The bad news is that it took criticism from the East Williston School District and two temples — Temple Sinai and Temple Beth Shalom — to prevent the county from going ahead with a plan sure to create a steady diet of traffic jams on Roslyn Road.

And that the East Williston School District might not have known about the plan had they not a story about it in one of Blank Slate Media’s five newspapers. 

Also troubling is the timing of the study on a stretch of roadway that has been under review since 2013.

A home at the intersection of Roslyn Road and Locust Lane has been the scene of several accidents. In mid October 2013, a motorist who was allegedly inebriated crashed through side fence of the home and totaled a car parked in the driveway. 

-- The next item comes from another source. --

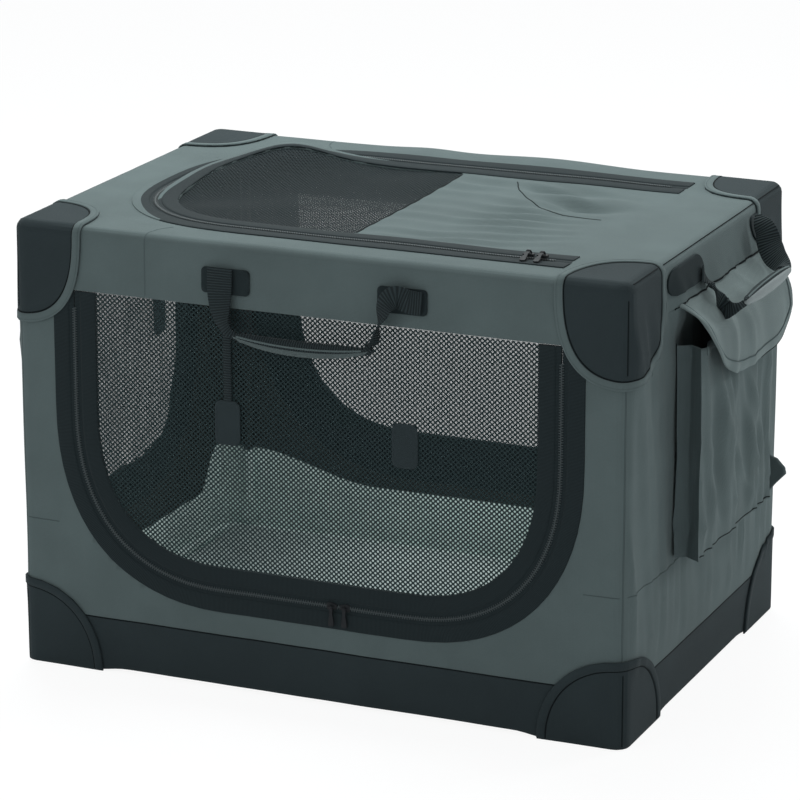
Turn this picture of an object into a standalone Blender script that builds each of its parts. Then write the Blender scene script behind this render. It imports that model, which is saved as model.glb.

Town and county representatives were at the scene of those accidents in March 2014 the day before Mineola teenagers Steven Clancy and Javier Gonzalez, both 19, were killed when they drove through the fence and into the backyard of the doctor’s home. 

Less than a month later, in April 2014, a 43-year-old man died when he lost control of his 2006 Dodge Dakota pickup truck and crashed into a charter bus on Roslyn Road, a short distance from Roslyn Road and Locust Lane.

Both the county, which has jurisdiction over Roslyn Road, and the Town of North Hempstead, which oversees Locust Lane, did respond with steps intended to improve safety along Roslyn Road.

 A guardrail was installed at the intersection of Roslyn Road and Locust Lane that prevents motorists from crashing onto the owner of the property, a radar device was installed showing motorists the speed at which they were traveling and speed limits along the road were made uniform.

The county, led by County Legislator Judy Jacobs, also came up with two good suggestions — to eliminate a fork in the road at the intersection of Roslyn Road and Locus Lane and the installation of a traffic light at the intersection.

Unfortunately, those suggestions are now on hold, pending the county traffic study.

The county Legislature and the county Department of Public Works appears to have learned their lesson and plan to present the findings of the traffic study to the community including the East Williston School District, the Temple Sinai, Temple Beth Sholom and businesses at the Holiday Farms shopping strip.

Better late than never.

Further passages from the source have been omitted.